The four so-called BRIC economies are leading the global recovery, with growth in China exceeding 10 percent. The world’s second-largest economy expanded an annual 11.9 percent in the three months through March. Brazilian output grew 4.3 percent in the fourth quarter while the economy of India expanded an annual 6 percent in the same period. Brazil and India have yet to release first-quarter GDP data.

The recovery is gaining steam as some of Russia’s biggest companies rebound from last year’s slump. Sales at OAO AvtoVAZ, the country’s largest carmaker, are rising while commodity producers OAO Severstal and OAO Mechel have increased output.

Businesses are benefitting from record-low borrowing costs as banks resume lending. The central bank has cut its main interest rates 13 times in as many months to spur credit flows, helping manufacturers and driving household confidence. Lending may grow 15 percent this year, bank Chairman Sergei Ignatiev said on April 9.

Ruble

The ruble slipped 0.3 percent against a basket of dollars and euros to trade at 33.5853 at 4:31 p.m. in Moscow. Russia’s RTS Index of the country’s 50 most-traded stocks was trading 2.1 percent lower, after a 55 percent gain over the past 52 weeks.

The ruble’s real rate is back at pre-crisis levels, Nabiullina said today.

“The Russian economy will continue to recover rapidly in 2010 and 2011,” said Odd Per Brekk, the International Monetary Fund’s senior representative in Russia. Europe’s rescue package, worth almost $1 trillion, designed to counter a spreading debt crisis “has increased the upside potential” to the IMF’s forecast for 4 percent growth in Russia’s GDP, he said.

A return of economic growth won’t prevent inflation from easing to 5 percent this year, central bank First Deputy Chairman Alexei Ulyukayev said. That compares with a 12-year low of 6 percent in April. The economy may grow more than 5 percent this year, while the country’s budget deficit probably won’t exceed 5 percent of GDP, according to Ulyukayev.

An 88 percent surge in Urals crude prices since the end of 2008 allowed the government last year to increase spending by 27.3 percent. Oil averaged more than $75 a barrel in the first quarter, 70 percent more than during the same period last year.

Energy Boost

Income from oil and gas, which account for about 25 percent of GDP, reached 1.1 trillion rubles in the first four months, or 36 percent of the government’s target for the year, Finance Ministry data show.

Russia earns $2 billion in extra revenue every time the price of oil rises by $1, Deputy Finance Minister Dmitry Pankin said last month. The budget deficit may be between 5.2 percent and 5.4 percent of GDP this year, Finance Minister Alexei Kudrin said in Moscow today. That compares with the government’s latest official forecast for 6.8 percent.

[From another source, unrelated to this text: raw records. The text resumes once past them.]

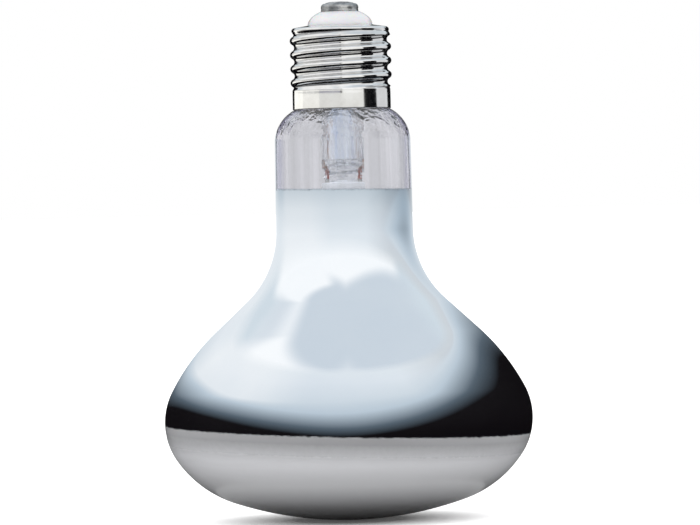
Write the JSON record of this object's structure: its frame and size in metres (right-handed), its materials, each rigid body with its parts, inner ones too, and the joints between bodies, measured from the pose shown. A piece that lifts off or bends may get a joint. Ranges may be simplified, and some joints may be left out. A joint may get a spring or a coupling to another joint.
{
  "type": "mercury vapour reflector lamp",
  "caption": "Mirror-coated reflector lamp with a domed face, a clear glass neck and a round-threaded screw cap, standing face down.",
  "frame": {"origin": "lowest point of the domed face, on the lamp's axis", "axes": "+Z along the lamp's axis from the face to the cap, -Y to the front, +X to the right"},
  "size_m": [0.095, 0.095, 0.1337],
  "materials": {
    "cap_metal": "polished nickel plate on sheet metal",
    "cap_glass": "white opal glass, glossy",
    "contact_metal": "plated, satin",
    "solder": "dull grey, uneven",
    "cement": "matt, sandy",
    "bulb_glass": "clear at the neck, frosted inside at the face",
    "mirror_film": "evaporated mirror, seen through the glass",
    "stem_glass": "clear lead glass with drawn streaks",
    "copper_wire": "bare copper, dulled by heat",
    "seal_wire": "red copper sheath in glass",
    "nickel_wire": "drawn nickel",
    "quartz": "clear fused quartz",
    "tungsten": "dark grey, drawn",
    "foil": "thin bright foil and wire",
    "resistor": "brown coated body",
    "spider_ceramic": "unglazed pressed ceramic",
    "hook_wire": "drawn molybdenum"
  },
  "bodies": {
    "root": {"cap_shell": "cap_metal", "cap_insulator": "cap_glass", "centre_contact": "contact_metal", "contact_solder": "solder", "side_solder": "solder", "capping_cement": "cement", "glass_envelope": "bulb_glass", "mirror_film": "mirror_film", "stem": "stem_glass", "exhaust_tube": "stem_glass", "centre_lead": "copper_wire", "side_lead": "copper_wire", "seal_wires": "seal_wire", "right_post": "nickel_wire", "left_post": "nickel_wire", "arc_tube": "quartz", "upper_electrode": "tungsten", "lower_electrode": "tungsten", "starting_electrode": "tungsten", "sealing_foils": "foil", "pinch_leads": "foil", "upper_strap": "nickel_wire", "lower_strap": "nickel_wire", "upper_link": "nickel_wire", "starting_resistor": "resistor", "spider": "spider_ceramic", "filament_hooks": "hook_wire", "ballast_filament": "tungsten", "post_feed": "nickel_wire", "centre_feed": "nickel_wire"}
  },
  "joints": []
}
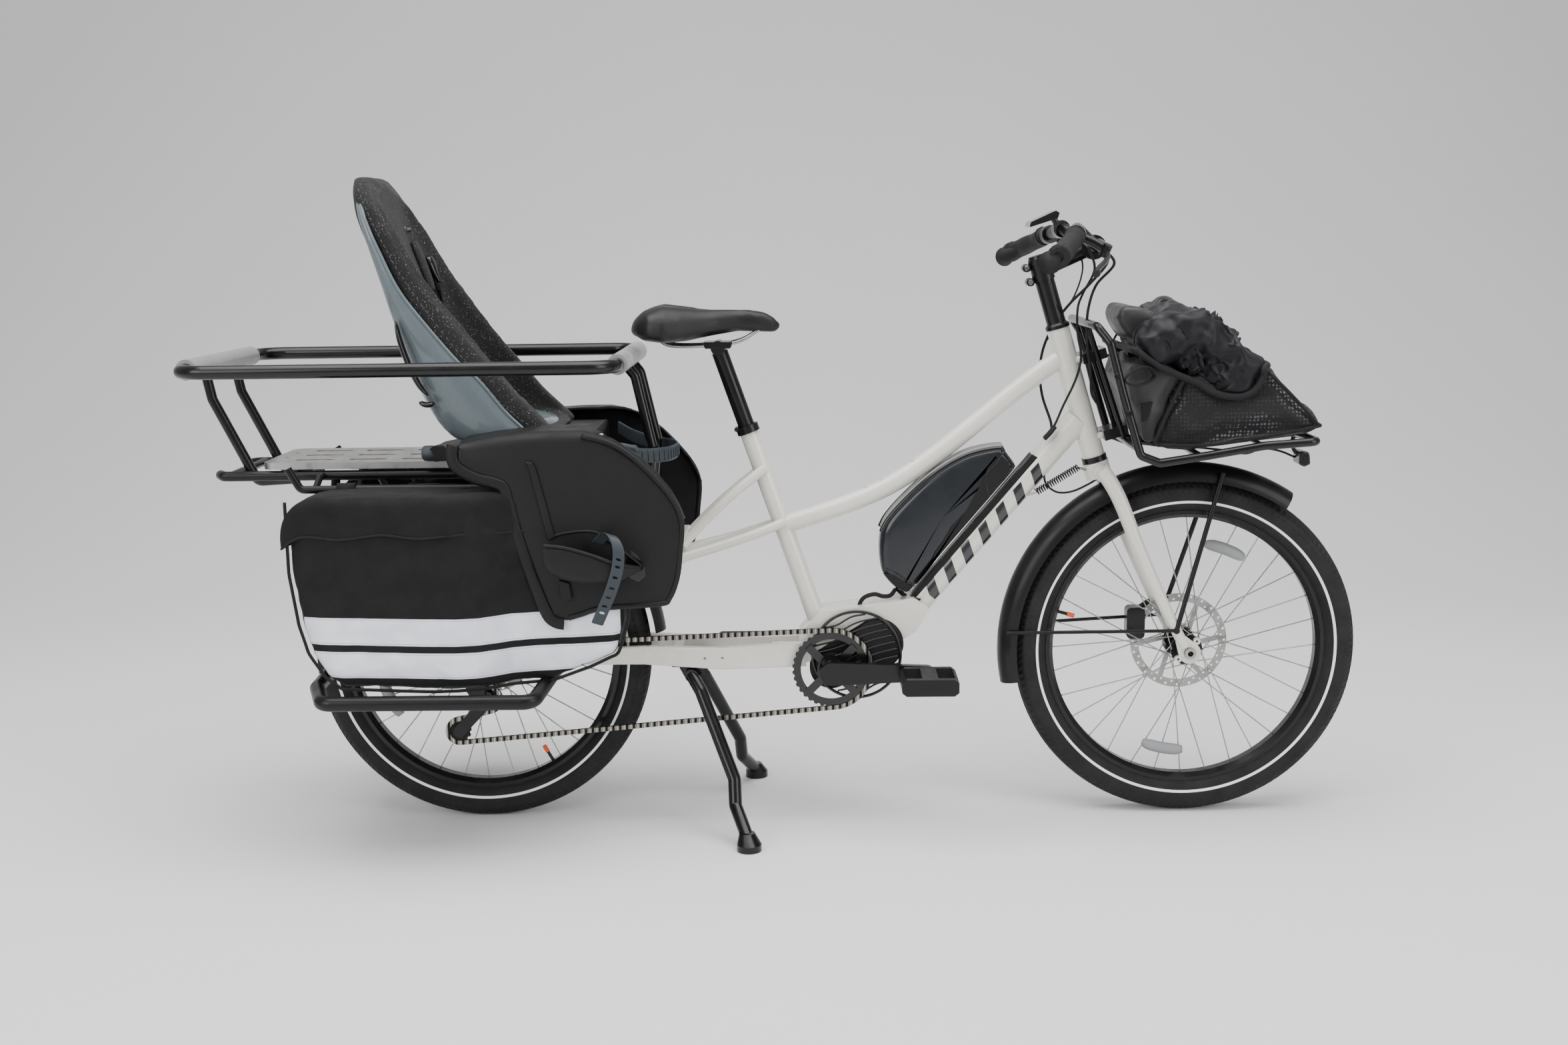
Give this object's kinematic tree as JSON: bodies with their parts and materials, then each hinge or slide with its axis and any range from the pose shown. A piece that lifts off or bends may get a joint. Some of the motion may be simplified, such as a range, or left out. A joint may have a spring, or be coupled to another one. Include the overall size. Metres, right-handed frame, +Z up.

If oil continues to average higher than $70 a barrel, the deficit may narrow to 4 percent in 2011, Kudrin said. Crude will probably average $76 a barrel this year and next, Nabiullina said.

Higher incomes, a revival in bank lending and stabilizing unemployment are boosting consumer confidence and spending. Consumer demand rebounded last quarter, Nabiullina said. The Economy Ministry said on April 29 it may raise its official forecast for economic growth this year to 4 percent from 3.1 percent.

Last year’s record economic slump, which President Dmitry Medvedev has called the “hardest year” since the country’s 1998 default, pushed the government into its first budget shortfall in a decade.